> Records to use:
⟨

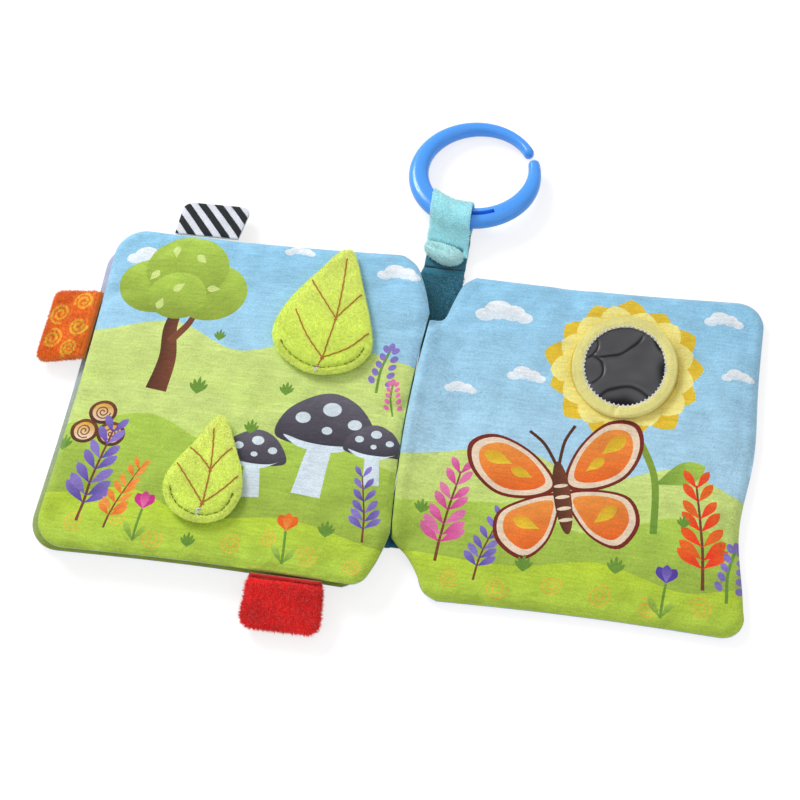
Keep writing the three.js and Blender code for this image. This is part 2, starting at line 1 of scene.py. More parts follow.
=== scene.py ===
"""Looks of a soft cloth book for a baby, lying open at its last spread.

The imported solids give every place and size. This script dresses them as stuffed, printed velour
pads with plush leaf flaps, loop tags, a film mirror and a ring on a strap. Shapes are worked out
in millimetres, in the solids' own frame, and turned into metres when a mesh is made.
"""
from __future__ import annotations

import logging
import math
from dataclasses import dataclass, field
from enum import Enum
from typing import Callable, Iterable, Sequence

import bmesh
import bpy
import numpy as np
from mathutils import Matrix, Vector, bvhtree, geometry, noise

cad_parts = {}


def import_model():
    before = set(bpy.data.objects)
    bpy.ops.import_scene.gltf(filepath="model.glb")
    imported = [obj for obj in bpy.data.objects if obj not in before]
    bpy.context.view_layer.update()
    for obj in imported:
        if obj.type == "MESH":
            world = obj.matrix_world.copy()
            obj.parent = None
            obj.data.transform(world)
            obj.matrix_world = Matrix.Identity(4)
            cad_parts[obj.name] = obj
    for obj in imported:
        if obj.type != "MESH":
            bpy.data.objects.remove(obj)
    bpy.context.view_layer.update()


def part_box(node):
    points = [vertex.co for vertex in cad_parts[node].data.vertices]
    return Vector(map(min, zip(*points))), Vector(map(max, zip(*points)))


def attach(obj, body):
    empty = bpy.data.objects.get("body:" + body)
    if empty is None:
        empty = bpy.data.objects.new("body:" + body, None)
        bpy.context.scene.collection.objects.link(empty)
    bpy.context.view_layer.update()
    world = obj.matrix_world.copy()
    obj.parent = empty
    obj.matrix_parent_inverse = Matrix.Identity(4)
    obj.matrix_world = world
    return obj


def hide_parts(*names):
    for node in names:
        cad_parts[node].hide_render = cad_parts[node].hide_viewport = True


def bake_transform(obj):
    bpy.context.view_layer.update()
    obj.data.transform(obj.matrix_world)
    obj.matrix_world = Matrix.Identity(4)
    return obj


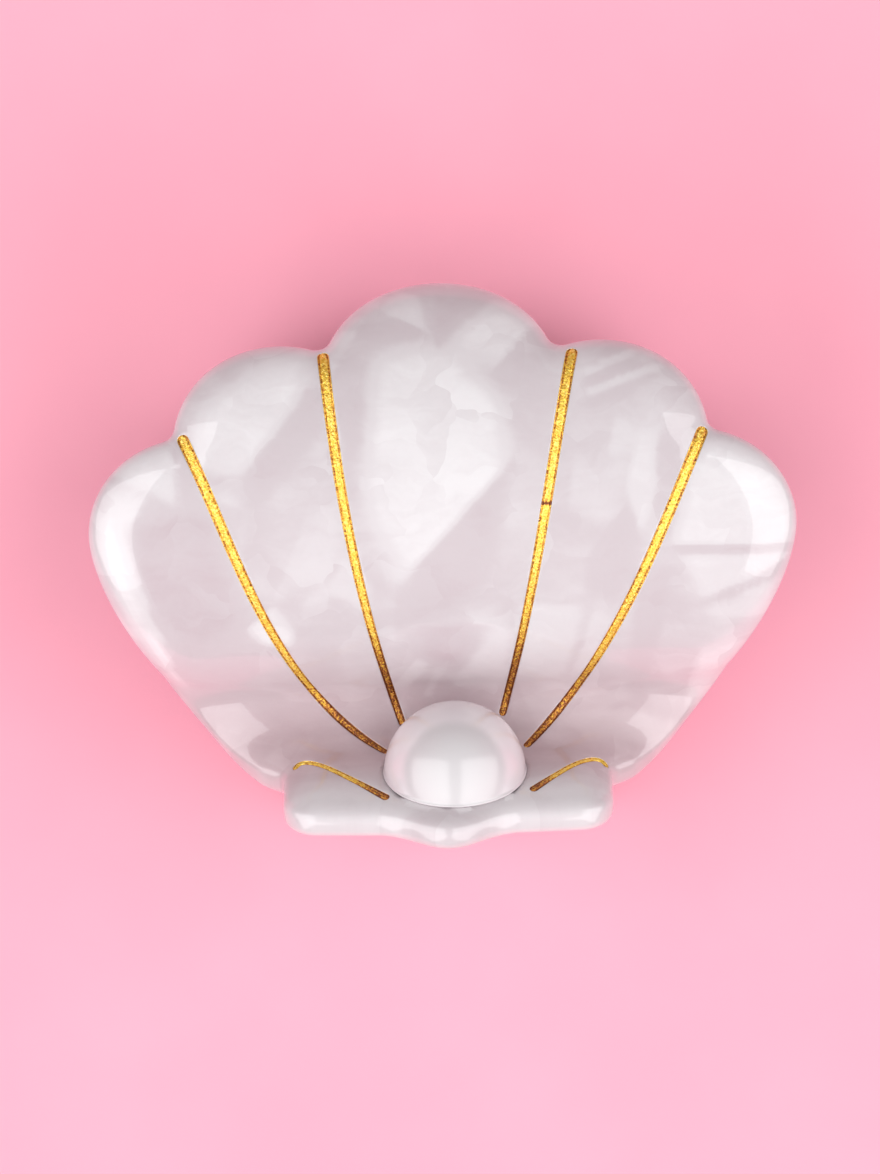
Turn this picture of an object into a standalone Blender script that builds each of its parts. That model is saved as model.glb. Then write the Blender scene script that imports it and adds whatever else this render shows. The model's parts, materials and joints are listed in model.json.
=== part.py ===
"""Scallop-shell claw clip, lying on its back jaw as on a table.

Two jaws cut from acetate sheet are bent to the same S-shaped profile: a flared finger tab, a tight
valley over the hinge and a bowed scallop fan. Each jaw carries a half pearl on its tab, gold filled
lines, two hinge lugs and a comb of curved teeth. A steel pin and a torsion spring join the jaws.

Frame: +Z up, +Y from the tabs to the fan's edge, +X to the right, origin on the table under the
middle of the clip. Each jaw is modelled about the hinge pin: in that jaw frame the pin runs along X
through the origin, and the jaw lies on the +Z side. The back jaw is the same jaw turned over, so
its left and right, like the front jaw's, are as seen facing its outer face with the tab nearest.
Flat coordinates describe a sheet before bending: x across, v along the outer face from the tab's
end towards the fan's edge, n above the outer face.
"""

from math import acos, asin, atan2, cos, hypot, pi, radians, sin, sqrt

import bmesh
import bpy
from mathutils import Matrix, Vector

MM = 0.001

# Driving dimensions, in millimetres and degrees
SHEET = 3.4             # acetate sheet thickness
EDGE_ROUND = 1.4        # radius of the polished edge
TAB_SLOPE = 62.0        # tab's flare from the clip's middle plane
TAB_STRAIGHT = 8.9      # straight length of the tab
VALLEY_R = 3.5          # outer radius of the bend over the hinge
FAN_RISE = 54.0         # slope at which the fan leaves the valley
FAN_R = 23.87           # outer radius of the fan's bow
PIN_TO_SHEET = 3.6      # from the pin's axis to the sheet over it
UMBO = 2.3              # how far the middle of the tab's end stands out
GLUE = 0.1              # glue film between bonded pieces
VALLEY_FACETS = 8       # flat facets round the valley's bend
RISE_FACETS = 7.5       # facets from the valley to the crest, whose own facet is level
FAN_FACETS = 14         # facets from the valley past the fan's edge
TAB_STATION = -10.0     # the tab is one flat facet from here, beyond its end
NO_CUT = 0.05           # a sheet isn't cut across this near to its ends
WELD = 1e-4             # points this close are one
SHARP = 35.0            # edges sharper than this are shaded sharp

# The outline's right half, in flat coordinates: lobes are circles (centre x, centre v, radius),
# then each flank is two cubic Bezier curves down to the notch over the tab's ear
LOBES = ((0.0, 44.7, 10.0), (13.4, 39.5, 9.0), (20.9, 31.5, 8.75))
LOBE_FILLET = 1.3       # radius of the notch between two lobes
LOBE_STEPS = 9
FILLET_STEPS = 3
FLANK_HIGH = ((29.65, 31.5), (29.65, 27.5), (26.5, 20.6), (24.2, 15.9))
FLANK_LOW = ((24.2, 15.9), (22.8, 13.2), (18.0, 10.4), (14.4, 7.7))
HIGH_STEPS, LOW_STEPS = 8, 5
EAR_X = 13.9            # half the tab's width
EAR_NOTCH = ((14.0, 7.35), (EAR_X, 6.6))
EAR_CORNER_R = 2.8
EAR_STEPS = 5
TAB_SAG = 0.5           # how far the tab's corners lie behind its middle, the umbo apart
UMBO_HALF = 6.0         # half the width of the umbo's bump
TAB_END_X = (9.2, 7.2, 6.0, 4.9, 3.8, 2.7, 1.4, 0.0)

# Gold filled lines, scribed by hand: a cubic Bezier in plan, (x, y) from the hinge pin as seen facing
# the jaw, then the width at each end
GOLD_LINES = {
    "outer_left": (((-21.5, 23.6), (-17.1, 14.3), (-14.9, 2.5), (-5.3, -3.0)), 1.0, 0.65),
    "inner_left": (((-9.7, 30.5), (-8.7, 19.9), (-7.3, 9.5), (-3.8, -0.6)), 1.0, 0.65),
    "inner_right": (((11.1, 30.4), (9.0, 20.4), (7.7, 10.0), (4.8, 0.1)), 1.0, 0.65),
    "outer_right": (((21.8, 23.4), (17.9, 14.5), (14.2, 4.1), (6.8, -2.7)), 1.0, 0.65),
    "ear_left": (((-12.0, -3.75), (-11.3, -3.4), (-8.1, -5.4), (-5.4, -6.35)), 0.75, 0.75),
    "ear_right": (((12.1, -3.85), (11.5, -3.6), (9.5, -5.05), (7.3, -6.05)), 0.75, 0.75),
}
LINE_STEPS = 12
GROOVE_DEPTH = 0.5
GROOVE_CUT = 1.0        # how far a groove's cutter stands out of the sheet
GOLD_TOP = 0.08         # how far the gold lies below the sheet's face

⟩

> Short exercise: Above are the records; print exactly the lines from the line with "before = set(bpy.data.objects)" to the line with "obj.data.transform(world)", including both, and nothing else.

> Output of the exercise:
    before = set(bpy.data.objects)
    bpy.ops.import_scene.gltf(filepath="model.glb")
    imported = [obj for obj in bpy.data.objects if obj not in before]
    bpy.context.view_layer.update()
    for obj in imported:
        if obj.type == "MESH":
            world = obj.matrix_world.copy()
            obj.parent = None
            obj.data.transform(world)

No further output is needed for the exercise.